WRITTEN INSTRUCTION: Quote the data below in full, please, without altering anything.

DATASET SECTION:

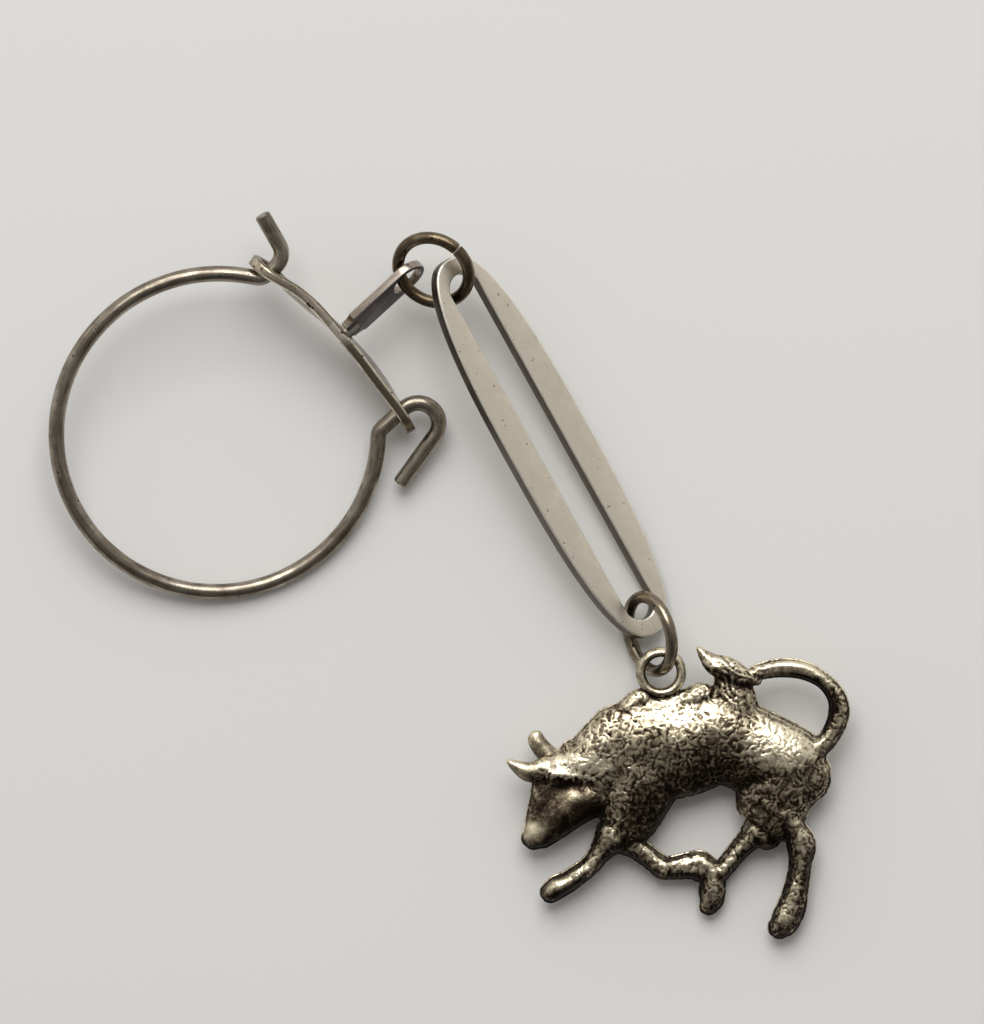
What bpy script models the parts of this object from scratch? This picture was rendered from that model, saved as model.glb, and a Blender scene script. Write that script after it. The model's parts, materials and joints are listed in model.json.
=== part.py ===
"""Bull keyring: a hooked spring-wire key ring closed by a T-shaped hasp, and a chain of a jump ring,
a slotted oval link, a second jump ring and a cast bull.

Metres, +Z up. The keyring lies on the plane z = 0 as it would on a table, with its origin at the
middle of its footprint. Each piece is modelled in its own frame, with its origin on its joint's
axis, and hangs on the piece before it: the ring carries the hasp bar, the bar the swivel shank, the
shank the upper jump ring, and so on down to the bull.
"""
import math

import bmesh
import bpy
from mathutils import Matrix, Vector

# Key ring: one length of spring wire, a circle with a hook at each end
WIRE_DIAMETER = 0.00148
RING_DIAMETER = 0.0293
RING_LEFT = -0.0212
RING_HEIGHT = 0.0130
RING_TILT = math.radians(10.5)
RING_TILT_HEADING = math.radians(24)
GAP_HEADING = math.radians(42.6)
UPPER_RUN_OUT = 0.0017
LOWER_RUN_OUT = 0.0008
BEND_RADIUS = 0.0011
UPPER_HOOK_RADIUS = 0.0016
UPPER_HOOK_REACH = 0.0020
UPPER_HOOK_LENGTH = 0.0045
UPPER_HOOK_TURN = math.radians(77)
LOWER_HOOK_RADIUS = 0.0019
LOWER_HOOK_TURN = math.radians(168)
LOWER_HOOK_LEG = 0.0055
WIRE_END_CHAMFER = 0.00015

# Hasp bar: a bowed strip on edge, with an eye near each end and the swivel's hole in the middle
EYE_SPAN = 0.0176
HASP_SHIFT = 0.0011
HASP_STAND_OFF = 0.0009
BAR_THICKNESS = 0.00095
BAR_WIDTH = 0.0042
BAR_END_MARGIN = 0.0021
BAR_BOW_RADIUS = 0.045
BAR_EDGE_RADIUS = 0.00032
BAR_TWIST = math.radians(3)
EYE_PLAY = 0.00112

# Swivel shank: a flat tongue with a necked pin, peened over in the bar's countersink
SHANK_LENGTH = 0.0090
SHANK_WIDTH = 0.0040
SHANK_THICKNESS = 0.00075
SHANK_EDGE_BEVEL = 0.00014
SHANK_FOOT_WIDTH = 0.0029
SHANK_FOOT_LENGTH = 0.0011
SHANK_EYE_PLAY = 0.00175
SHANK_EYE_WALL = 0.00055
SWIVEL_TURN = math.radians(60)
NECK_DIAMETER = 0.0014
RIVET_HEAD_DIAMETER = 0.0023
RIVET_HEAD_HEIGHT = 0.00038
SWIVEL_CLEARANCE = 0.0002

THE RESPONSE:
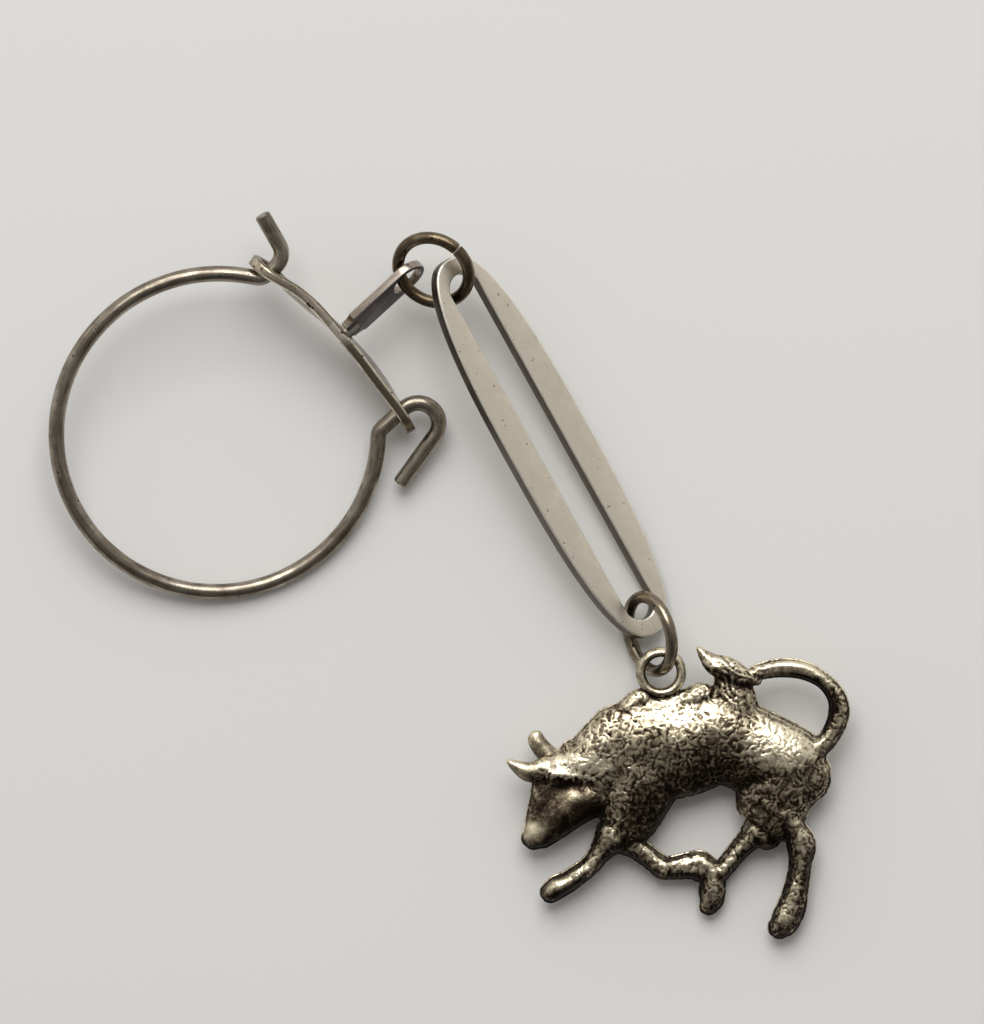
What bpy script models the parts of this object from scratch? This picture was rendered from that model, saved as model.glb, and a Blender scene script. Write that script after it. The model's parts, materials and joints are listed in model.json.
=== part.py ===
"""Bull keyring: a hooked spring-wire key ring closed by a T-shaped hasp, and a chain of a jump ring,
a slotted oval link, a second jump ring and a cast bull.

Metres, +Z up. The keyring lies on the plane z = 0 as it would on a table, with its origin at the
middle of its footprint. Each piece is modelled in its own frame, with its origin on its joint's
axis, and hangs on the piece before it: the ring carries the hasp bar, the bar the swivel shank, the
shank the upper jump ring, and so on down to the bull.
"""
import math

import bmesh
import bpy
from mathutils import Matrix, Vector

# Key ring: one length of spring wire, a circle with a hook at each end
WIRE_DIAMETER = 0.00148
RING_DIAMETER = 0.0293
RING_LEFT = -0.0212
RING_HEIGHT = 0.0130
RING_TILT = math.radians(10.5)
RING_TILT_HEADING = math.radians(24)
GAP_HEADING = math.radians(42.6)
UPPER_RUN_OUT = 0.0017
LOWER_RUN_OUT = 0.0008
BEND_RADIUS = 0.0011
UPPER_HOOK_RADIUS = 0.0016
UPPER_HOOK_REACH = 0.0020
UPPER_HOOK_LENGTH = 0.0045
UPPER_HOOK_TURN = math.radians(77)
LOWER_HOOK_RADIUS = 0.0019
LOWER_HOOK_TURN = math.radians(168)
LOWER_HOOK_LEG = 0.0055
WIRE_END_CHAMFER = 0.00015

# Hasp bar: a bowed strip on edge, with an eye near each end and the swivel's hole in the middle
EYE_SPAN = 0.0176
HASP_SHIFT = 0.0011
HASP_STAND_OFF = 0.0009
BAR_THICKNESS = 0.00095
BAR_WIDTH = 0.0042
BAR_END_MARGIN = 0.0021
BAR_BOW_RADIUS = 0.045
BAR_EDGE_RADIUS = 0.00032
BAR_TWIST = math.radians(3)
EYE_PLAY = 0.00112

# Swivel shank: a flat tongue with a necked pin, peened over in the bar's countersink
SHANK_LENGTH = 0.0090
SHANK_WIDTH = 0.0040
SHANK_THICKNESS = 0.00075
SHANK_EDGE_BEVEL = 0.00014
SHANK_FOOT_WIDTH = 0.0029
SHANK_FOOT_LENGTH = 0.0011
SHANK_EYE_PLAY = 0.00175
SHANK_EYE_WALL = 0.00055
SWIVEL_TURN = math.radians(60)
NECK_DIAMETER = 0.0014
RIVET_HEAD_DIAMETER = 0.0023
RIVET_HEAD_HEIGHT = 0.00038
SWIVEL_CLEARANCE = 0.0002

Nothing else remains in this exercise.